AI-Driven Growth: The development of autonomous AI shopping and payment systems could unlock entirely new revenue opportunities. If successful, such technology could fundamentally alter the competitive dynamics of payments and commerce, with American Express positioned as both enabler and beneficiary.

Margin Expansion Potential: Premium products typically carry higher margins than mass-market offerings. As the percentage of fee-paying accounts increases, gross margins should expand, improving operating leverage and returns on invested capital.

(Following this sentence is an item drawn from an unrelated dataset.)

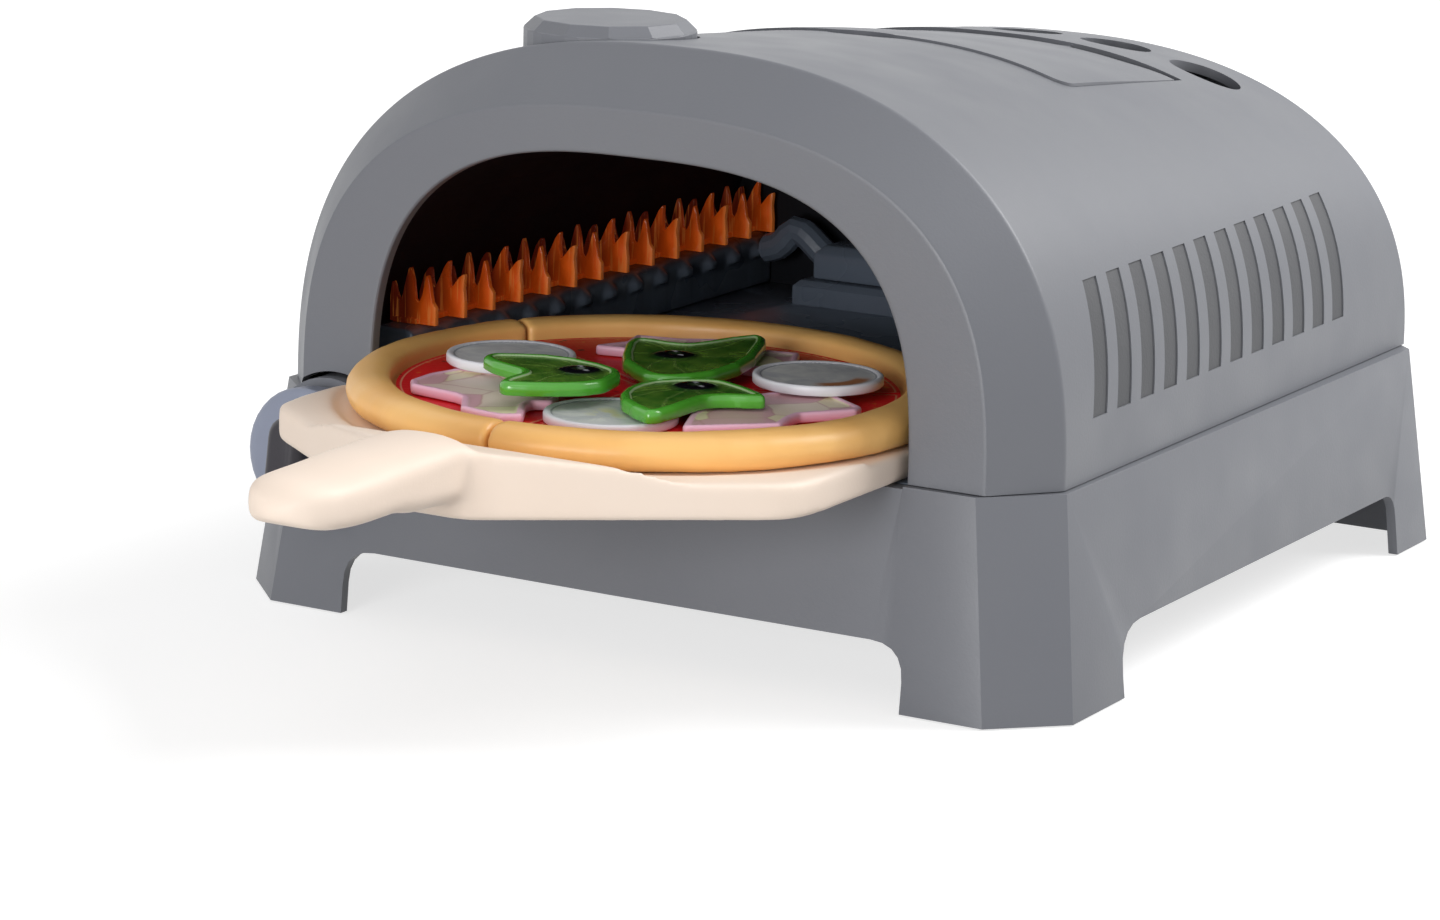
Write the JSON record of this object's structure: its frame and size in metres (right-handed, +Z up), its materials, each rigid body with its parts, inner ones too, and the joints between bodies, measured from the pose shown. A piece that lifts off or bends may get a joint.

However, investors should monitor potential headwinds. Younger cardholders may be more price-sensitive and less brand-loyal than legacy customers. Rising interest rates and economic uncertainty could impact spending growth. Additionally, regulatory scrutiny of credit card fees—particularly among lawmakers focused on consumer protection—presents a longer-term policy risk.

Conclusion

American Express is executing a sophisticated strategy that leverages premium positioning, demographic targeting, and technological innovation to capture younger, wealthier consumers and build durable competitive advantages. The achievement of $10 billion in net card fees, the 70% mix of fee-paying new accounts, and the 65% representation of millennials and Gen Z in new customer acquisitions collectively suggest the company has successfully evolved beyond its legacy premium brand positioning.

The aggressive investment in agentic AI represents a bet that future commerce and financial services will be mediated through intelligent systems—a positioning that could prove transformative if the technology delivers on its promise. For investors, American Express presents an interesting case study in legacy brand reinvention, demographic capture at scale, and strategic positioning in emerging technology trends. The next critical milestones will include demonstrating that younger cohorts maintain premium product adoption as they age, delivering on AI-driven value propositions, and navigating any regulatory changes affecting card fee structures.